Two men in suits have a discussion.

Daniel Rothenberg (left), co-director of
ASU's Center on the Future of War, talks
with retired U.S. Army officer Douglas
Ollivant on Thursday in Tempe.

Photos by Charlie Leight/ASU Now

And though Ollivant allowed that those institutions may currently operate at a level that is less than optimal, they have demonstrated several times that they are capable of handling potentially incendiary situations with a peaceful outcome.

“Our return on investment [in Iraq] is rather disappointing, but it’s not zero,” he said. “There are democratic institutions there.”

Ollivant is the latest in Center on the Future of War’s speakers. Founded in 2014, the center links ASU and a group of roughly 95 affiliated faculty from multiple departments in the university with a group of about two dozen national-security experts based out of New America, a Washington, D.C.-based think tank — a sort of pipeline connecting ASU with the Washington world of thought leaders and policymakers.

During his visit to ASU, Ollivant also delivered a guest lecture to Rothenberg and Bergen’s “The Future of War” class, something all speakers are encouraged to do.

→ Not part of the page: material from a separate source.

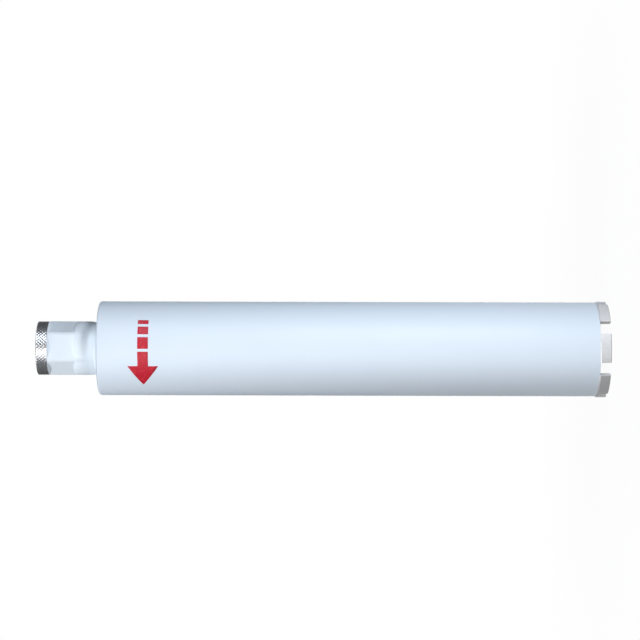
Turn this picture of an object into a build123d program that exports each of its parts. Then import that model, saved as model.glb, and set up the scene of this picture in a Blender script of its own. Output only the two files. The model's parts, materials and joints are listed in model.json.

That the Washington visitors engage directly with students is important to the center, as is evidenced by the fact that all of this year’s talks are to take place on an ASU campus. As well, three of them are in coordination with ASU’s Walter Cronkite School of Journalism and Mass Communication and will feature prominent journalists, including Thomas E. Ricks, Pulitzer Prize-winning former reporter for the Wall Street Journal and Washington Post.

“The speakers are brilliant people who are acknowledged experts in their fields. And they are always presenting ideas — you may not agree with them — but they’re always presenting ideas with a level of depth and sophistication that is sometimes, if not often, absent from some discussions of these same themes, ISIS being a great example,” Rothenberg said.

Next up for the Spring Speaker Series is Rosa Brooks, Georgetown University School of Law professor and former counselor to the under secretary of defense for policy, U.S. Department of Defense. Her talk,  “How War Became Everything,” is at noon Feb. 3 in West Hall 135, on the Tempe campus.